Suara Karya

Korupsi di Indonesia Bersifat Sistemik, Upaya Pemberantasan Semakin Sulit

JAKARTA (Suara Karya): Kasus korupsi di Indonesia dinilai bersifat sistemik, sehingga upaya pemberantasannya menjadi sangat sulit. Hal ini terungkap dalam Sarasehan Kebangsaan bertema “Urgensi Berantas Kejahatan Korupsi Secara Tuntas Paripurna” yang diselenggarakan Aliansi Kebangsaan secara daring pada Jumat (14/3/2025).

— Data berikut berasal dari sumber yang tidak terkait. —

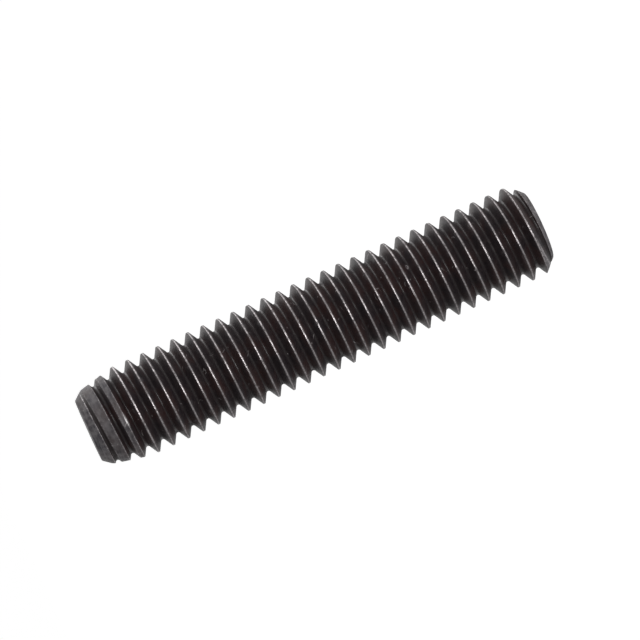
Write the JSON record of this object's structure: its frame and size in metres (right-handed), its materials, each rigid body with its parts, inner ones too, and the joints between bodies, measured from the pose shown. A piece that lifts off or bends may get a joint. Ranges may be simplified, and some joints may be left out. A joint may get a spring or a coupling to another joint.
{
  "type": "taper lock stud",
  "caption": "Headless, fully threaded steel stud with a chamfered nut end and a tapered end that locks in a tapped hole.",
  "frame": {"origin": "middle of the plain, chamfered end's face, on which the stud stands", "axes": "+Z along the thread's axis towards the tapered end"},
  "size_m": [0.0058, 0.0058, 0.03],
  "materials": {
    "black_oxide_steel": "black oxide, satin and lightly oiled, bare and grey along the thread's crests"
  },
  "bodies": {
    "root": {"stud": "black_oxide_steel"}
  },
  "joints": []
}
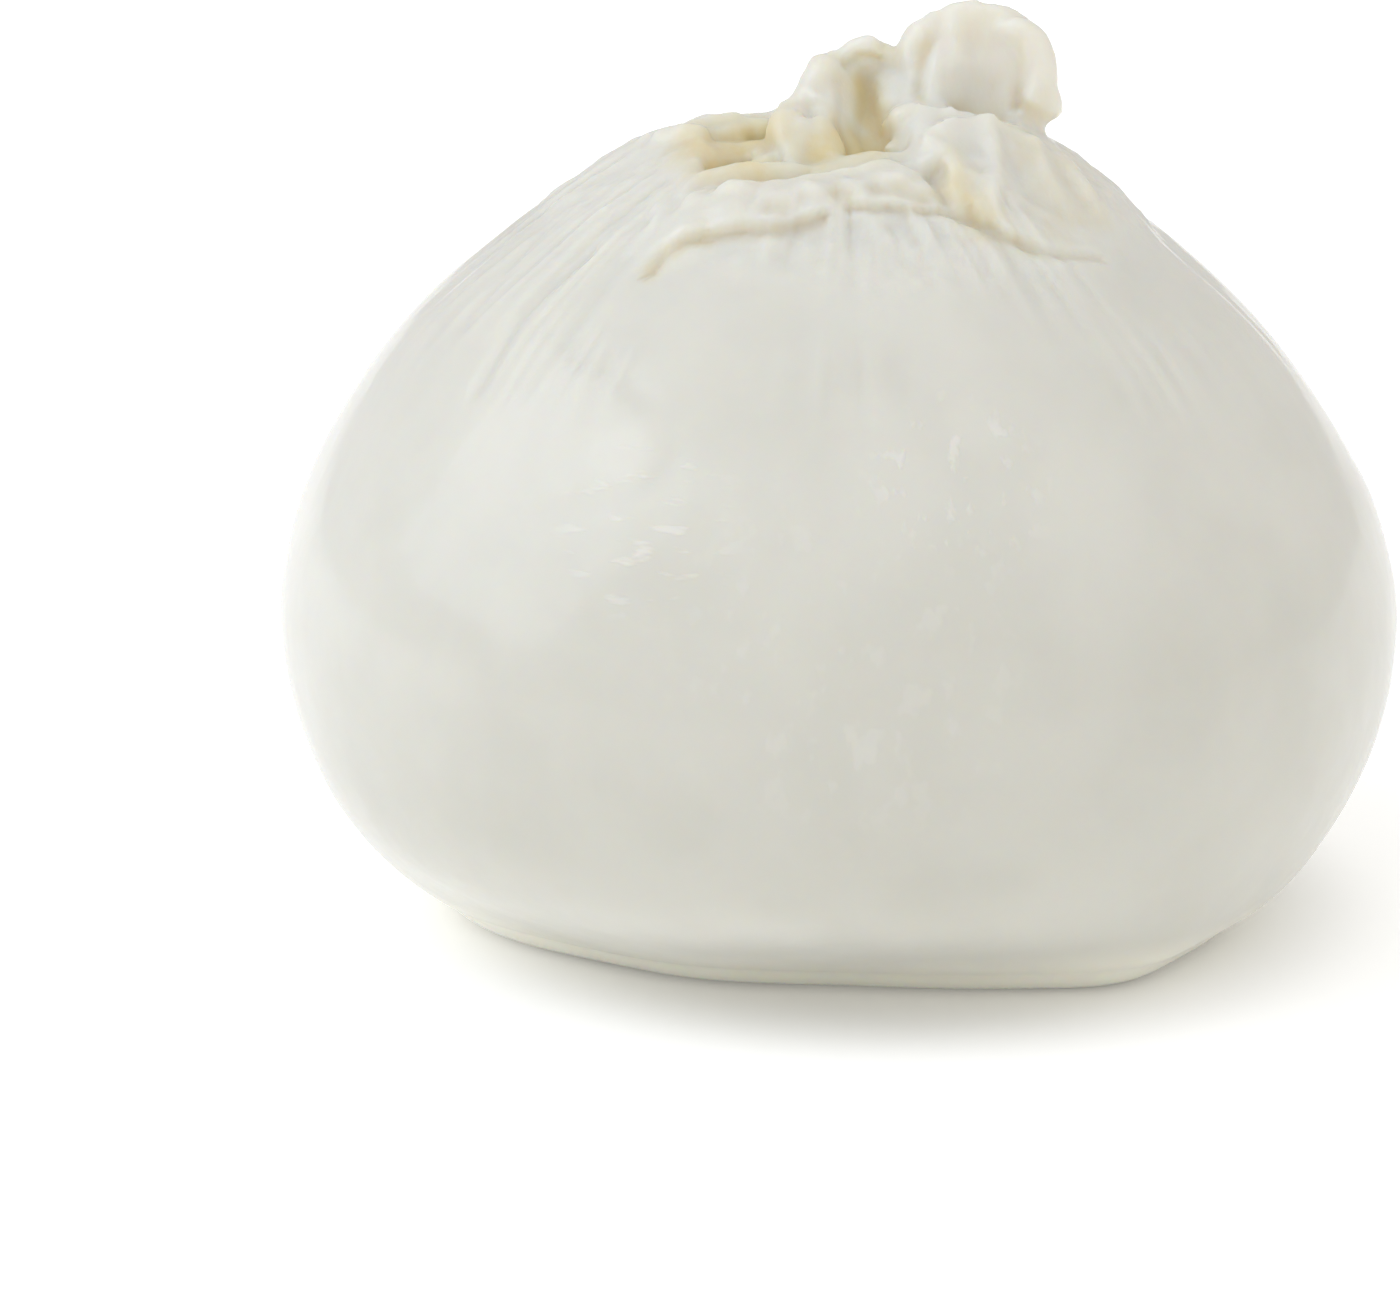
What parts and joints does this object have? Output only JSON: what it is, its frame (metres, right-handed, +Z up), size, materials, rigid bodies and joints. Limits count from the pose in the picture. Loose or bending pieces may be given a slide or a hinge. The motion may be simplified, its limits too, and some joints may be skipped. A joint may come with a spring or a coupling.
{
  "type": "burrata cheese",
  "caption": "Whole fresh burrata: a soft round pouch of stretched curd, gathered at the top into a folded collar and a ruffled, torn topknot.",
  "frame": {"origin": "centre of the flat foot it rests on", "axes": "+Z up through the topknot, -Y towards the front, +X to the right of the front, where the tall fan of the topknot stands"},
  "size_m": [0.0872, 0.0864, 0.071],
  "materials": {
    "curd": "moist, milky white, softly glossy"
  },
  "bodies": {
    "root": {"burrata": "curd"}
  },
  "joints": []
}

Sarasehan tersebut dibuka secara resmi oleh Ketua Aliansi Kebangsaan, Pontjo Sutowo, dan menghadirkan empat narasumber, yakni Agus Raharjo (Ketua KPK periode 2015-2019), Abraham Samad (Ketua KPK periode 2011-2015), Laksda TNI (Purn) Robert Mangindaan, dan Prof. Sudjito Atmoredjo (Guru Besar UGM).

Dalam sambutannya, Pontjo Sutowo menyoroti bahwa pemberantasan korupsi di Indonesia menghadapi tantangan besar, tidak hanya karena kompleksitas sistem hukum, tetapi juga akibat “corrupted mind” yang telah merasuki berbagai lapisan masyarakat, termasuk pejabat daerah, pengusaha serakah, dan penguasa nonformal.

“Akibat kejahatan korupsi, negara ini tidak lagi dikendalikan oleh pemerintah yang sah, melainkan oleh jaringan kepentingan yang beroperasi di balik layar,” ujar Pontjo. Ia menambahkan bahwa praktik korupsi di Indonesia telah berkembang menjadi sistem yang memungkinkan korupsi terjadi secara terstruktur dalam mekanisme kerja negara.

Pontjo menegaskan bahwa korupsi berdampak besar pada rusaknya sendi-sendi kehidupan berbangsa dan bernegara. Upaya pemberantasan korupsi tidak bisa hanya mengandalkan penegakan hukum formal, melainkan juga memerlukan peran aktif masyarakat dan para cendekiawan untuk menemukan solusi efektif.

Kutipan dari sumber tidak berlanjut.